Ghost of Jupiter Nebula NGC3242, with Hubble comparison
Planetary nebulae are the results of the death of medium to low mass stars. After a star like our Sun completes fusion in its core, it throws off its outer layers in a striking display and forms a planetary nebula. NGC 3242 is such a nebula, with the stellar remnant white dwarf star clearly visible at the centre.
The distance to NGC 3242 has been estimated to be about 1400 light-years. The bluish green color is due to the strong emission of doubly ionized oxygen or OIII resulting from the strong ultraviolet radiation of the hot 60,000 K central white dwarf star. The luminosity of the central star is about 25 times that of our Sun.

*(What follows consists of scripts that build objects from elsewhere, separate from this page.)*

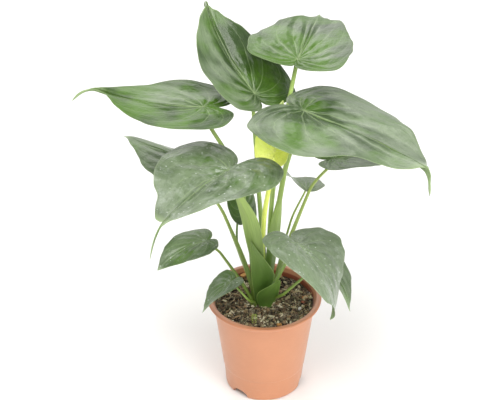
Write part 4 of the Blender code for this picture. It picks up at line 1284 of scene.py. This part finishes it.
def litter_material(name, tones, roughness=0.85):
    """Loose bits whose tone value, from 0 to 1, picks a place on a ramp of colours, with fine dark grain."""
    r = Recipe(name)
    tone = r.value("tone")
    colour = tones[0]
    steps = len(tones) - 1
    for number, after in enumerate(tones[1:]):
        colour = r.mix(r.step(tone, number / steps, (number + 0.35) / steps), colour, after)
    grain = r.noise(r.place(), 900.0, 4.0, 0.65)
    colour = r.mix(r.times(r.step(grain, 0.42, 0.66), 0.6), colour, (0.28, 0.24, 0.21), "MULTIPLY")
    return r.finish(colour, roughness, r.bump(grain, 0.0006, 0.8), Specular_IOR_Level=0.3)


def on_soil(rng, count, inner=17.0, outer=71.0):
    """Random places on the soil between two radii from the pot's axis, and the soil's height there."""
    angle = rng.uniform(0, 2 * math.pi, count)
    radius = np.sqrt(rng.uniform((inner / outer) ** 2, 1.0, count)) * outer
    x, y = radius * np.cos(angle), radius * np.sin(angle)
    return np.stack([x, y, SOIL_TOP + crumb_height(x, y)], -1)


def frames(rng, count, tilt):
    """Random sets of three axes, turned freely about the upright and tilted by up to an angle in radians.

    The first axis leans by one random angle, and the second is made square to it after it swings by
    another. The third is their cross product.
    """
    turn = rng.uniform(0, 2 * math.pi, count)
    lean, swing = rng.uniform(-tilt, tilt, count), rng.uniform(-tilt, tilt, count)
    a = np.stack([np.cos(turn) * np.cos(lean), np.sin(turn) * np.cos(lean), np.sin(lean)], -1)
    b = np.stack([-np.sin(turn), np.cos(turn), np.tan(swing)], -1)
    b -= (a * b).sum(1, keepdims=True) * a
    b /= np.linalg.norm(b, axis=1, keepdims=True)
    return a, b, np.cross(a, b)


def placed(shape, axes, places):
    """Points of many small bodies: each one's own (body, point, 3), laid along its axes at its place."""
    return places[:, None] + sum(shape[..., k:k + 1] * axes[k][:, None] for k in range(3))


def litter_piece(name, points, faces, material, tones):
    """Piece of many small bodies with the same faces, from their points (body, point, 3) and tones."""
    count, each = points.shape[:2]
    made = (faces + each * np.arange(count)[:, None, None]).reshape(-1, faces.shape[1])
    return add_piece(
        name, points.reshape(-1, 3) * MM, [made], material, (), {"tone": np.repeat(tones, each)})


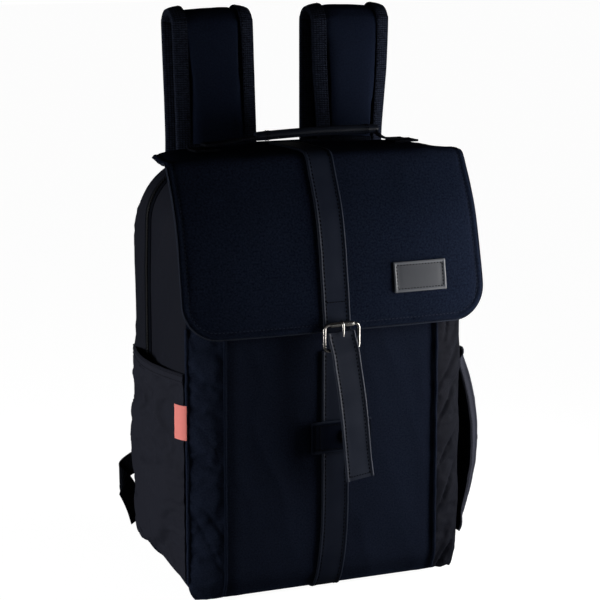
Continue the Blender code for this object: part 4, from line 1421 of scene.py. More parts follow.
@dataclass
class Flap:
    """The flap: outer cloth with a turned edge, lining, sewn strap, name patch and handle feet."""

    profile: tuple[tuple[float, float], ...] = (
        (0.0345, 0.425), (0.01, 0.4258), (-0.02, 0.426), (-0.044, 0.4256), (-0.0525, 0.4226),
        (-0.0575, 0.415), (-0.0625, 0.404), (-0.07, 0.388), (-0.08, 0.36), (-0.09, 0.31), (-0.0932, 0.286),
        (-0.0944, 0.276), (-0.0952, 0.268), (-0.0964, 0.26))
    half: float = 0.155
    rear_half: float = 0.14
    corner: float = 0.034
    crown: float = 0.006
    ridge: float = 0.0875
    rear_corner: float = 0.011
    flare: float = 0.0075
    stitch_inset: float = 0.0066

    def __post_init__(self) -> None:
        """Measure the flap's side view."""
        self.path = Line([(0.0, y, z) for y, z in self.profile])

    def half_at(self, distance: float) -> float:
        """Half the flap's width at a distance from its hinge."""
        width = lerp(self.rear_half, self.half, min(1.0, distance / self.ridge))
        drop = distance - (self.path.length - self.corner)
        if drop > 0:
            width += math.sqrt(max(0.0, self.corner ** 2 - drop ** 2)) - self.corner
        if distance < self.rear_corner:
            width += math.sqrt(max(0.0, self.rear_corner ** 2 - (self.rear_corner - distance) ** 2)) - self.rear_corner
        return width

    def edge_distance(self, x: float, distance: float) -> float:
        """How far a place is from the flap's free edge."""
        side = lerp(self.rear_half, self.half, min(1.0, distance / self.ridge)) - abs(x)
        bottom = self.path.length - distance
        if side < self.corner and bottom < self.corner:
            return self.corner - math.hypot(self.corner - side, self.corner - bottom)
        return min(side, bottom)

    def normal(self, distance: float) -> Vector:
        """The flap's outward direction at a distance from its hinge."""
        along = self.path.along(distance)
        return Vector((0.0, along.z, -along.y))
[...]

A planetary nebula is only visible as long as the central star emits enough ultraviolet radiation to keep the expelled surrounding gas ionized. For a typical planetary nebula, about 10,000 years passes between its formation and recombination of the gas due to diminishing radiation from the central white dwarf.
This is an impressive target also visually. Very strong blue/green in colour. With a 16mm Nagler and 5x Powermate I was able to see the nebula pretty much as it appears in the image, although much fainter.
The image is a stack of 270 x 4.5s taken on 07/03/2010 with 10" Newtonian and ToUCam Pro SC1, no filters or guiding.